Any comprehensive feasibility study should include a detailed review of the pros and cons of onshore and offshore locations. Among those things that have been traditionally considered to be advantages of offshore domiciles is the fact that the regulations are typically far less onerous, particularly with regard to capitalization and surplus requirements. Other frequently cited advantages of offshore domiciles are flexibility, ease of entry, expense savings (lower operating expenses and governmental administrative fees) and potential tax advantages.
Onshore domiciles similarly have a number of advantages that are mentioned as reasons for their selection. Like the offshore domiciles, every one of the 30-plus U.S. domiciles has its own unique set of regulations; however, typical advantages that are frequently cited would include political stability and quality of infrastructure. Additionally, onshore captive domiciles have advantages with regard to issues such as the reputation and patriotism of the captive’s parent. This latter point became more important following the events of 9/11.
In addition, several specific situations will require onshore domiciles. One of the primary situations would be risk retention groups (RRGs) where the federal legislation requires that the RRG be formed in a single state, and then can do business nationally. Another specific situation that requires an onshore domicile is the usage of the federal terrorism backstop which requires an onshore domicile to access the federal coverage. And finally, one of the more popular trends in the captive insurance market today is placing employee benefits (primarily group term life insurance and long-term disability coverage) in a captive insurance company. In order to gain approval from the Department of Labor to use a captive, the parent must have a U.S. domiciled captive or use a U.S. branch of an offshore captive.

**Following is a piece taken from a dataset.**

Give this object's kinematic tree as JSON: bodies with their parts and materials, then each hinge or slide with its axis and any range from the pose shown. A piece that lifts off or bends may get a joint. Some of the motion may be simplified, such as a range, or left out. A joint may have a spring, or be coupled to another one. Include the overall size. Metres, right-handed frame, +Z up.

Strategic Risk Solutions (SRS), a major independent captive manager, has indicated that the following factors have been identified as the primary drivers for today’s growth in the number of domiciles.
• Differences in minimum capital and surplus requirements
• Differences in fees and tax structures
• Regulatory staff dedicated to captive business
• Regulator responsiveness and attitude
• Specific types of captives associated with domiciles
• Service provider activity
For the most part, these six factors can apply equally to onshore or offshore captive domiciles.
The more things change…
In the 1970s, when captive insurance companies first started to be utilized as risk-financing alternatives, the vast majority were formed offshore. The primary reason for this was that few, if any, U.S. domiciles had legislation that favored captive insurance company formations. Rather, most states had regulations that were designed only for traditional insurance companies. Once the states began noticing the increasing use of captives, they started drafting legislation designed for these new risk-financing options. More than 30 states now have passed specific captive regulations and the number of state domiciles continues to grow.

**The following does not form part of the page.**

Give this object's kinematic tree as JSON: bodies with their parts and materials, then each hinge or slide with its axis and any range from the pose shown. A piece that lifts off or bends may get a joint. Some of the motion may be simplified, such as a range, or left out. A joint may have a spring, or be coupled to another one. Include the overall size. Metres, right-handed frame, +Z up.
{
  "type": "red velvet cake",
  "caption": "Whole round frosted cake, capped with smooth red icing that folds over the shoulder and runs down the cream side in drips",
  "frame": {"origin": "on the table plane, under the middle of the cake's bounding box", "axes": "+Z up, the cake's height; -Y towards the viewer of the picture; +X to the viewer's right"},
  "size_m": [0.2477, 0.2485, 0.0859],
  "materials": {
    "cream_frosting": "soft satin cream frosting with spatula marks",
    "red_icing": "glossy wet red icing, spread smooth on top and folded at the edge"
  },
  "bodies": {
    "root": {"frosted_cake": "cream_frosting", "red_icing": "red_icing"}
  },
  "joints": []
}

Major tax advantages have also generally been associated with offshore domiciles; however, over the years, onshore domiciles have taken specific steps to reduce those tax advantages. At this point in time, most experts consider the tax issue pretty much a “level playing field,” since the majority of offshore captives now make a 953(d) election for their captives. In essence, this means that they elect to be taxed as if they were domiciled in the United States.

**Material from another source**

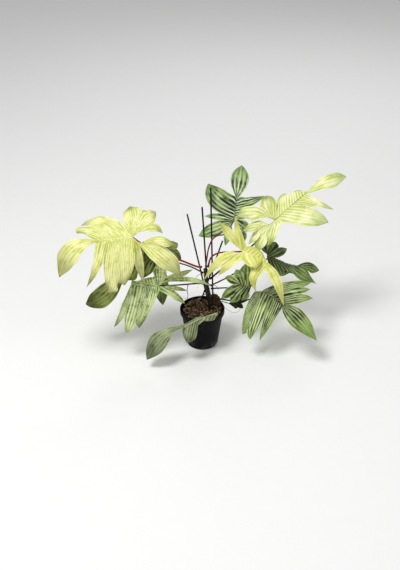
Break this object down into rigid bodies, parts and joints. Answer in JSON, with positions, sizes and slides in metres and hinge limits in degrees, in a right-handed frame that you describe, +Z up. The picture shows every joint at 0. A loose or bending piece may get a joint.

Last year, the onshore captive industry had a “close encounter” of the IRS kind, via the consolidated tax return issue. And while the Coalition for Fairness to Captive Insurers did yeomen’s work in getting the IRS to back off from its consolidation position, the IRS left the matter unresolved. In fact, the IRS can readdress this issue at a later date. Unfortunately, this has left some single-parent captives concerned about future IRS involvement.
Further government regulations also have some captive owners concerned about onshore domiciles. Apprehension about tighter governmental oversight has come about primarily due to the recent shenanigans going on across the financial service industry. The insurance industry, along with most other financial service sector members, is now awaiting some serious new regulations that will be provided by the federal government. While there still is little known about any specifics that will be in the new regulations at the time this article is written, most experts agree that the new rules will likely be more onerous than previous ones.
But concern about additional government regulations is not new. Several years ago, prior to all the current troubles in the financial service sector, Ernst N. Csiszar, past insurance commissioner of South Carolina and past president of the National Association of Insurance Commissioners, shocked a convention crowd by stating that the majority of future captive growth would be offshore. Csiszar made this bold prediction during a session at the Captive Insurance Companies Association annual conference. He based this forecast on what he called “the serious threat to domestic captives that will come from changes to the U.S. insurance regulatory environment.” Csiszar noted the challenges being brought about because of the issue of national insurance regulation and states that regardless of how this issue ultimately would be resolved, it would likely result in less flexibility for captive owners. The current train wreck within the financial services sector seems to support Csiszar’s contention.
Conclusion
First and foremost, captive insurance companies have become an important part of many corporations’ overall risk management programs. As such, it can be expected that they will continue to see growth regardless of the insurance pricing cycle. Still, the selection of a domicile will continue to be a critical decision for the long-term success of any captive. Given the issues noted above, however, is it better to form a captive onshore or offshore?
Over the past 10 to 15 years, both onshore and offshore domiciles have worked hard to “level the playing field,” with regard to the advantages of each domicile. However, much of today’s captive growth is coming from mid-sized organizations. And most of these corporations are very concerned about overall cost. As noted in the SRS study, capital and surplus requirements and cost of fees and taxes are two of the primary drivers in selecting a captive domicile. Another factor that is frequently noted is flexibility, which would typically favor an offshore domicile. Additionally, most mid-sized organizations are not as concerned about an onshore domicile as a publicly held company would be. Taken totally, offshore domiciles would appear to be in a good position to attract new captive formations.